Лекарства впитали боль, как промокашка чернила. Он впал в дремоту, насыщенную снами, точно густой суп, и проснулся в приподнятом настроении. Где-то за всем этим пряталась тайная тревога, какая-то тень рисовалась в тумане. Он снова уснул. Ему снилось, будто Кэтрин выписалась из своей больницы и пришла к нему. Она смотрела на него, словно ангел-хранитель, но, когда он проснулся, рядом никого не было и слышалось лишь попискивание аппаратов да бурчание у него в кишках, а из коридора долетало чье-то хихиканье.

— Никак не ожидала, что это будет женщина, — повторяла Делорм. — Ну да, все знают: когда-нибудь, возможно, тебе придется кого-нибудь пристрелить. Все знают: может понадобиться стрелять, чтобы спасти чью-то жизнь. Но скольким полицейским выпадает убить женщину, Джон? Я твержу себе, что она убийца, но мне все равно скверно. Не могу ни спать, ни есть.
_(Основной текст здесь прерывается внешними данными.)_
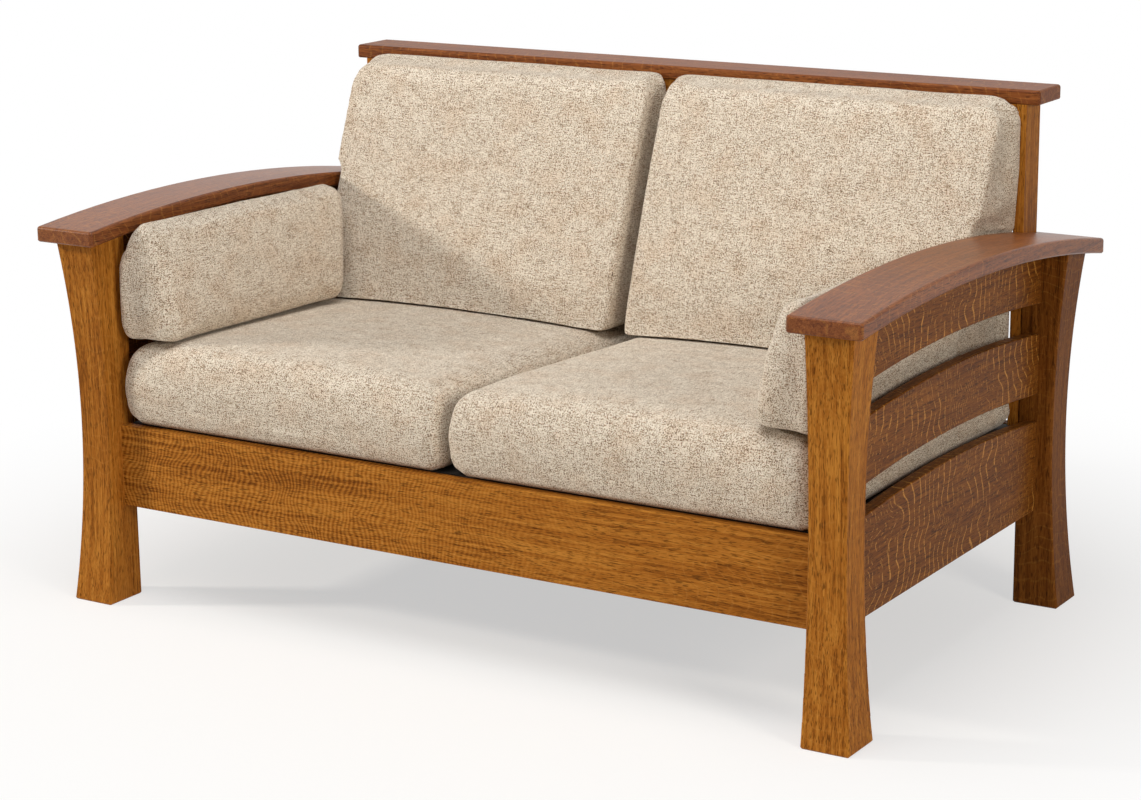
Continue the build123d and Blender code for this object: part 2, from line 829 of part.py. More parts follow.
def seat_cushion():
    """The +X seat cushion: a deep block with a blunt rounded nose and a crowned top."""
    low_x = seat_middle_gap / 2
    length = leg_inner_x - seat_outer_gap - low_x
    bottom = seat_rail_top + soft_clearance
    sections = []
    for distance in end_stations(length, seat_side_reach):
        inset = eased(min(distance, length - distance), seat_side_reach)
        front = seat_front_y + seat_nose_swell + inset * seat_corner_inset
        rear = back_front_y - seat_rear_gap - inset * seat_rear_inset
        top = seat_top(distance, length)
        rear_top = top - seat_slope_share * (rear - front)
        low = bottom + inset * seat_side_rise_share * (rear_top - bottom)
        high = top - inset * seat_side_fall_share * (top - bottom)
        rear_high = rear_top - inset * seat_side_fall_share * (rear_top - bottom)
        tall = high - low
        corner = seat_rear_round * (1 - inset * (seat_side_fall_share + seat_side_rise_share))
        points = [
            (front + seat_nose * seat_nose_shares[0][0], low + tall * seat_nose_shares[0][1]),
            (rear - corner, low),
            (rear, low + corner),
            (rear, rear_high - corner),
            (rear - corner, rear_high),
            (front + seat_nose * seat_nose_shares[3][0], low + tall * seat_nose_shares[3][1]),
            (front + seat_nose * seat_nose_shares[2][0], low + tall * seat_nose_shares[2][1]),
            (front + seat_nose * seat_nose_shares[1][0], low + tall * seat_nose_shares[1][1]),
        ]
        swells = [
            0,
            corner / 4,
            corner / 8,
            corner / 4,
            seat_swell,
            seat_nose_swell / 2,
            seat_nose_swell,
            seat_nose_swell / 3,
        ]
        sections.append(soft_section(Plane.YZ.offset(low_x + distance), points, swells))
    return lofted(sections)


def arm_cushion():
    """The +X arm cushion: a wedge that stands on the seat under the arm cap."""
    outer = leg_inner_x - arm_outer_gap
    inner = outer - arm_base_width
    length = arm_rear_y - arm_front_y
    seat_distance = leg_inner_x - seat_outer_gap - inner - arm_base_round
    runs = [length * step / arm_base_steps for step in range(arm_base_steps + 1)]
    seats = [seat_height(seat_distance, arm_front_y + run) for run in runs]
    heights = [seat + arm_bottom_pitch_share * run for seat, run in zip(seats, runs)]
    base_front = max(heights) + soft_clearance
    front_height = (bow_under(arm_front_y) - base_front) * arm_height_share
    round_drop = front_height * arm_outer_round_share
    outer_drop = round_drop + front_height * arm_outer_shoulder_share
    base_lift = front_height * arm_base_round_share
    sections = []
    for distance in end_stations(length, arm_end_reach):
        share = distance / length
        end_share = eased(min(distance, length - distance), arm_end_reach)
        inset = front_height * arm_end_inset_share * end_share
        lean = arm_rear_lean_share * share
        stretch = sqrt(1 + lean**2)
        base = base_front - arm_bottom_pitch_share * distance
        low = inset
        high = (front_height + arm_crown * 4 * share * (1 - share) - inset) * stretch
        left = inner + inset * arm_inset_shares[0]
        right = outer - inset * arm_inset_shares[1]
        top_left = outer - arm_top_width + inset * arm_inset_shares[0]
        points = [
            (left + arm_base_round, low),
            (right - arm_base_round, low),
            (right, low + base_lift),
            (right, high - outer_drop),
            (right - arm_outer_shoulder / 2, high - round_drop),
            (right - arm_outer_round, high),
            (top_left, high - front_height * arm_shoulder_drop_share),
            (left, low + base_lift),
        ]
        swells = [
            0,
            arm_edge_swell,
            arm_edge_swell / 4,
            arm_edge_swell,
            arm_edge_swell,
            arm_edge_swell,
            arm_face_swell,
            arm_edge_swell,
        ]
        origin = (0, arm_front_y + distance, base)
        plane = Plane(origin=origin, x_dir=(1, 0, 0), z_dir=(0, -1, lean))
        sections.append(soft_section(plane, points, swells))
    return lofted(sections)


def back_cushion():
    """The +X back cushion: a wedge that leans on the back, wider above the arm cap than below it."""
    rear = crest_front_y - soft_clearance
    inner = back_middle_gap
    outer = cap_inner_x - soft_clearance - back_side_swell
    seat_middle = (leg_inner_x - seat_outer_gap - seat_middle_gap / 2) / 2
    low_z = seat_height(seat_middle, rear - back_base_depth - back_face_swell) + soft_clearance
    cap_top = bow_height(rear - back_base_depth) + soft_clearance - low_z
    sections = []
    heights = [back_base_reach * share for share in end_station_shares]
    heights += [back_cushion_height * share for share in middle_station_shares]
    heights += [back_cushion_height - back_top_reach * share for share in end_station_shares]
    heights += [cap_top, cap_top + back_over_cap_reach]
    for height in sorted(heights):
        inset = back_base_inset * eased(height, back_base_reach)
        inset += back_top_inset * eased(back_cushion_height - height, back_top_reach)
        left = inner + inset * back_inset_shares[0]
        spread = min(1, max(0, (height - cap_top) / back_over_cap_reach))
        right = outer + spread * back_over_cap - inset * back_inset_shares[1]
        lean = back_lean * height / back_cushion_height
        front = rear - back_base_depth + lean + inset * back_inset_shares[2]
        side_round = back_side_round * (rear - front) / back_base_depth
        points = [
            (left + side_round, front),
            (right - side_round, front),
            (right, front + side_round),
            (right, rear - back_rear_round),
            (right - back_rear_round, rear),
            (left + back_rear_round, rear),
            (left, rear - back_rear_round),
            (left, front + side_round),
        ]
        swells = [
            back_face_swell,
            back_side_swell,
            back_side_swell / 2,
            back_side_swell,
            0,
            back_side_swell,
            back_side_swell / 2,
            back_side_swell,
        ]
        sections.append(soft_section(Plane.XY.offset(low_z + height), points, swells))
    return lofted(sections)


# Legs, arm caps and side frames
front_joints, rear_joints = side_joints()
front_rail_mid_y = front_rail_y + board / 2
rear_rail_mid_y = rear_rail_y - board / 2
front_leg = leg(front_y, front_leg_back_y, front_rail_mid_y, front_joints, [])
rear_leg = leg(rear_y, rear_leg_front_y, rear_rail_mid_y, rear_joints, stile_screw_places())
save_pair(front_leg, "front_leg")
save_pair(rear_leg, "rear_leg")
save_pair(arm_cap(), "arm_cap")
bottom_rail = side_piece(rail_bottom, 0, bottom_rail_top, side_bow, front_joints[0], rear_joints[0])
middle_slat = side_piece(slat_bottom, side_bow, slat_top, side_bow, front_joints[1], rear_joints[1])
top_rail = side_piece(top_rail_bottom, side_bow, None, 0, front_joints[2], rear_joints[2])
save_pair(bottom_rail, "side_bottom_rail")
save_pair(middle_slat, "side_middle_slat")
save_pair(top_rail, "side_top_rail")

# Seat rails and their cleats
front_row, rear_row = deck_screw_places()
save(seat_rail(front_rail_mid_y, 1), "front_rail")
save(seat_rail(rear_rail_mid_y, -1), "rear_rail")
save(centre_rail(), "centre_rail")
save(cleat(front_rail_back_y, 1, front_row), "front_cleat")
save(cleat(rear_rail_front_y, -1, rear_row), "rear_cleat")

# Back
save_pair(stile(), "back_stile")
save(back_rail(*back_rail_spans()[0]), "back_bottom_rail")
save(back_rail(*back_rail_spans()[1]), "back_top_rail")
save(crest(), "crest_cap")
for index, x in enumerate(back_slat_places()):
    with BuildPart() as slat:
        back_slat(x, 0)
    save(slat, f"back_slat_{index + 1}")

# Seat deck
save(deck_board(deck_front_y + deck_board_width / 2, front_row), "deck_front_board")
save(deck_board(deck_rear_y - deck_board_width / 2, rear_row), "deck_rear_board")
for name, x in zip(("left_board", "centre_board", "right_board"), deck_cross_places()):
    save(deck_cross_board(x), f"deck_{name}")
for index, x in enumerate(spring_places()):
    save(spring(x), f"seat_spring_{index + 1}")
save(clips(), "spring_clips")
save(deck_cloth(), "deck_cloth")

# Screws
with BuildPart() as stile_screws:
    for x, y, z in stile_screw_places():
        screw((x, y, z), (1, 0, 0), stile_screw_length, 0)
        screw((-x, y, z), (-1, 0, 0), stile_screw_length, 0)
save(stile_screws, "stile_screws")
with BuildPart() as cleat_screws:
    for start in cleat_screw_places(front_rail_back_y + cleat_size):
        screw(start, (0, -1, 0), cleat_screw_length, 0)
    for start in cleat_screw_places(rear_rail_front_y - cleat_size):
        screw(start, (0, 1, 0), cleat_screw_length, 0)
save(cleat_screws, "cleat_screws")
with BuildPart() as deck_screws:
    for start in front_row + rear_row:
        screw(start, (0, 0, -1), deck_screw_length, 0)
save(deck_screws, "deck_screws")

# Dowels
with BuildPart() as cap_dowels:
    for y in (front_y + leg_depth / 2, rear_y - leg_depth / 2):
        for x in cap_dowel_places():
            z = bow_under(y) + cap_dowel_depth - cap_dowel_length
            peg((x, y, z), (0, 0, 1), cap_dowel_diameter, cap_dowel_length)
            peg((-x, y, z), (0, 0, 1), cap_dowel_diameter, cap_dowel_length)
save(cap_dowels, "arm_cap_dowels")
with BuildPart() as crest_dowels:
    for place in crest_dowel_places():
        start = (*place, crest_bottom + crest_dowel_depth - crest_dowel_length)
        peg(start, (0, 0, 1), crest_dowel_diameter, crest_dowel_length)
save(crest_dowels, "crest_dowels")

# Cushions
save_pair(seat_cushion(), "seat_cushion")
save_pair(arm_cushion(), "arm_cushion")
save_pair(back_cushion(), "back_cushion")
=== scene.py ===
"""Two-seat oak settee: stained quarter-sawn boards and six loose tweed cushions."""

import math

import bpy
import numpy as np
from bpy.props import FloatProperty, FloatVectorProperty, IntProperty, PointerProperty
from mathutils import Matrix, Vector
from mathutils.bvhtree import BVHTree


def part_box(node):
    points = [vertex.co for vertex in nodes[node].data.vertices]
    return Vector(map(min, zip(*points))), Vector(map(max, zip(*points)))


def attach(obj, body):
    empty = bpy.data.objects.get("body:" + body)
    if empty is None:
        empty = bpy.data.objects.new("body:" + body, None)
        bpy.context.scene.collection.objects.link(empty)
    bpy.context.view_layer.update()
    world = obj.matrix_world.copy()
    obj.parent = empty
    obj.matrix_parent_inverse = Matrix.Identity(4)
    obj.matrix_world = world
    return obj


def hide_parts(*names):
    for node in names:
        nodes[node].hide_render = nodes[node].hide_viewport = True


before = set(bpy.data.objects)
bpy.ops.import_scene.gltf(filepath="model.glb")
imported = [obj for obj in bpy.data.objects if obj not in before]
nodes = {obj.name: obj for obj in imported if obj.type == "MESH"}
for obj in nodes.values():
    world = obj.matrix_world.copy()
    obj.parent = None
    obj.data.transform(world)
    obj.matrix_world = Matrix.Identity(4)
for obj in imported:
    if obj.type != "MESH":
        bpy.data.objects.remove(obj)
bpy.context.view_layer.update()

bl_info = {
    "name": "Oak settee",
    "version": (1, 0, 0),
    "blender": (4, 5, 0),
    "location": "3D View > Sidebar > Settee",
    "description": "Dresses the settee's frame and makes its loose cushions",
    "category": "Object",
}

# Where the frame holds the cushions, in metres
CAP_INNER_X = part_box("arm_cap_right")[0].x
LEG_INNER_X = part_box("front_leg_right")[0].x
RAIL_TOP_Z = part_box("deck_cloth")[1].z
CREST_FRONT_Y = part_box("crest_cap")[0].y

WEAVE_UV = "weave"
DOWN = Vector((0, 0, -1))
SIDES = (("right", 1), ("left", -1))

# Kinds of node that are used often; a Mix of colours has its share and colours at 0, 6 and 7
MATH = "ShaderNodeMath"
VECTOR_MATH = "ShaderNodeVectorMath"
MAP_RANGE = "ShaderNodeMapRange"
MIX = "ShaderNodeMix"
RAMP = "ShaderNodeValToRGB"

# Turns that bring a board's length to the X axis of its pattern
GRAIN_TURNS = {
    "x": (0, 0, 0),
    "y": (0, 0, -math.pi / 2),
    "z": (0, math.pi / 2, 0),
}


def linear(hex_colour):
    """An sRGB hex colour as linear RGB."""
    channels = [int(hex_colour[i : i + 2], 16) / 255 for i in (1, 3, 5)]
    return [c / 12.92 if c <= 0.04045 else ((c + 0.055) / 1.055) ** 2.4 for c in channels]


def colour_property(name, description, hex_colour):
    """A colour setting with its default written in hex."""
    return FloatVectorProperty(
        name=name,
        description=description,
        subtype="COLOR",
        size=3,
        min=0,
        max=1,
        default=linear(hex_colour),
    )


def length_property(name, description, metres):
    """A length setting in metres."""
    return FloatProperty(name=name, description=description, default=metres, unit="LENGTH")


class SetteeSizes(bpy.types.PropertyGroup):
    """Sizes of the cushions' fabric and filling."""

    mesh_step: length_property(
        "Mesh step", "Spacing of the cloth mesh before it is smoothed", 0.008
    )
    arm_mesh_step: length_property(
        "Arm mesh step", "Spacing of the cloth mesh on the smaller arm cushions", 0.006
    )
    tuck: length_property("Tuck", "How far a cover is drawn in before it is filled", 0.005)
    seat_puff: length_property(
        "Seat puff", "Most that the filling moves a seat cushion's cover", 0.008
    )
    back_puff: length_property(
        "Back puff", "Most that the filling moves a back cushion's cover", 0.007
    )
    arm_puff: length_property(
        "Arm puff", "Most that the filling moves an arm cushion's cover", 0.005
    )
    rest_fade: length_property(
        "Rest fade", "Distance over which a cover begins to swell from where it rests", 0.035
    )
    cap_bulge: length_property(
        "Cap bulge", "Height over which a back cover widens above the arm cap", 0.11
    )
    cap_step: length_property(
        "Cap step", "Width and height of the first fold of a back cover over the arm cap", 0.0035
    )
    cap_spread: length_property(
        "Cap spread", "Most that a back cover's rear corner spreads over the arm cap", 0.012
    )
    seam_reach: length_property(
        "Seam reach", "How far round a back cover's rear side seam draws its corner out", 0.022
    )
    fill_pressure: FloatProperty(
        name="Fill pressure",
        description="Pressure of the filling against the cover",
        default=4.0,
    )
    fill_frames: IntProperty(
        name="Fill frames",
        description="Frames for which the filling is simulated",
        default=20,
    )
    skin: length_property("Skin", "How far inside its solid a cushion's cover stays", 0.0003)
    soft_gap: length_property("Soft gap", "Room between a cushion and what it lies on", 0.0005)
    middle_gap: length_property(
        "Middle gap", "Room between a seat cover and the settee's middle", 0.0012
    )
    thread_pitch: length_property(
        "Thread pitch", "Spacing of the tweed's threads, coarser than life to show", 0.0018
    )
    slub_length: length_property(
        "Slub length", "Length of the thick places in the tweed's yarn", 0.014
    )
    back_sag: length_property(
        "Back sag", "Most that a back cushion's underside sinks to meet the seat", 0.016
    )
    arm_sag: length_property(
        "Arm sag", "Most that an arm cushion's underside sinks to meet the seat", 0.004
    )
    pressed_height: length_property(
        "Pressed height", "Height over which a cushion's lower edge is pressed flat", 0.045
    )
    settle_height: length_property(
        "Settle height", "Height above a cushion's underside over which its sinking fades out", 0.12
    )
    settle_inset: length_property(
        "Settle inset", "How far inside a seat's edge the cushions above it find its top", 0.03
    )
    zip_length: length_property(
        "Zip length", "Length of the zip in the rear of a back cover", 0.5
    )
    zip_pitch: length_property(
        "Zip pitch", "Spacing of a zip's teeth, drawn coarser than life", 0.004
    )
    zip_lift: length_property(
        "Zip lift", "How far a zip's teeth and tape stand off the cloth", 0.0006
    )
    zip_rise: length_property(
        "Zip rise", "Height of the zip above the lowest point of a back cover", 0.045
    )
    zip_width: length_property("Zip width", "Width of a zip's tape", 0.022)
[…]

Делорм еще какое-то время несла всякую ерунду, но он ее не перебивал; он был рад, что она здесь. Она рассказала ему, кто была эта женщина и где она жила. Рассказала, как они нашли полумертвую от голода старуху в верхней спальне. Как Делорм поняла, где она раньше видела Эди Сомс — когда шла по следу того библиотечного диска. Почти плача, причитала, что, будь хоть немного посообразительнее, могла бы вызвать Эди Сомс на беседу.

Даже накачанный лекарствами, Кардинал помнил, что эта ниточка была совсем тонкой. Но Делорм была безутешна: они могли бы спасти жизнь Выдры, отца маленького мальчика.

Кардинал спросил про обыск в доме Сомс.

— Они убили Кэти Пайн, а бабуля сидела в своей комнате, прямо над ними. Аудиокассету записали именно в этом доме. Знаешь, что я первое услышала, когда мы вошли? Пробили часы на каминной полке — в точности как те, на записи.